A landmine — something or someone that looks normal on the surface but turns out to be a hidden disaster.

Borrowed from the military term for landmine, 地雷 in slang describes people, products, restaurants, or situations that seem fine initially but reveal themselves to be terrible once you engage. It is especially popular in dating contexts (地雷女/地雷男 for someone who turns out to be a nightmare partner) and in consumer reviews. The word carries a sense of being blindsided by something unexpectedly awful.

Examples

  1. あの人、見た目は普通だけど完全に地雷だった。 That person looked normal, but they turned out to be a total landmine.
  2. マッチングアプリ地雷多すぎて疲れた。 I'm exhausted from all the landmines on dating apps.
  3. このレストラン、地雷かと思ったけど意外と美味しかった。 I thought this restaurant would be a landmine, but it was surprisingly good.

Usage Guide

Context: friends, dating, social media, reviews

Tone: wary, warning, disappointed

Do Say

  • あの店地雷だから行かないほうがいいよ。 (That restaurant is a landmine — don't go.)
  • マッチングアプリで地雷踏んだわ。 (I stepped on a landmine on the dating app.)

Don't Say

  • 本人の前で「地雷」呼ばわりはさすがに失礼 (Calling someone a 'landmine' to their face is genuinely rude)

Common Mistakes

  • Not understanding the 'hidden' nuance — 地雷 implies the problem was not obvious beforehand
  • Using 地雷 for things that are openly bad — it specifically means something that looks OK but turns out terrible

Origin & History

From the military term 地雷 (landmine).
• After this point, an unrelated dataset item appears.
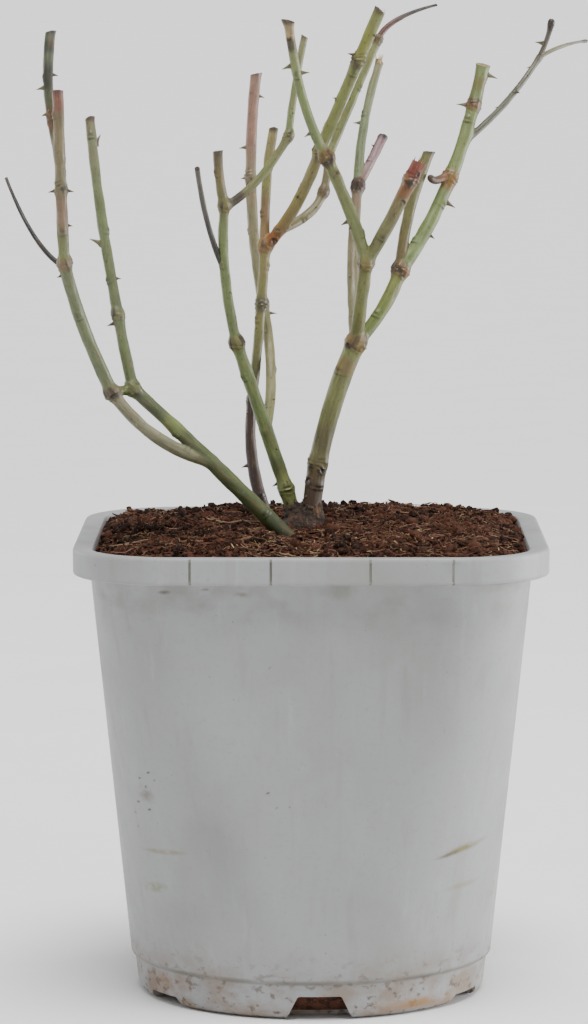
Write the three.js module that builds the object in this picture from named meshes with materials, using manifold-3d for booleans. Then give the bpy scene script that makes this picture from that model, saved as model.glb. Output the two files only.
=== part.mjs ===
// A pruned, leafless rose bush in the square-topped grey nursery pot it was grown in.
// Millimetres, +Z up. The origin is on the pot's axis, on the flat underside it stands on. The front is -Y.

import * as THREE from "three";
import { mergeVertices } from "three/addons/utils/BufferGeometryUtils.js";
import Module from "manifold-3d";

const wasm = await Module();
wasm.setup();

// ---------- driving dimensions ----------

const GAP = 0.3; // clearance between pieces that touch

const POT = {
  height: 188.5,
  rimHalf: 95, // half of the 190 mm square over the rim
  rimCorner: 42, // corner radius of the rim
  rimBand: 11, // height of the rim's band
  rimEdge: 1, // rounding of the band's edges
  bodyHalf: 88, // half width of the wall just under the rim
  bodyCorner: 36,
  footRadius: 74.2, // round wall just above the foot line
  footLine: 15.5, // height of the step where the foot begins
  footStep: 1.6, // how far the foot stands back
  footTaper: 1.2, // how much the foot narrows further down
  footRound: 4.5, // rounding of the bottom edge
  wall: 2,
  floor: 2.5,
  sides: 48,
};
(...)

The figurative slang usage — describing hidden disasters — became popular in the 2000s–2010s through internet culture, dating discussions, and consumer reviews.

Cultural Context

Era: 2000s–2010s internet and dating culture

Generation: Millennials and Gen Z

Social background: Universal informal

Regional notes: Used nationwide. Especially common in dating app culture and online reviews.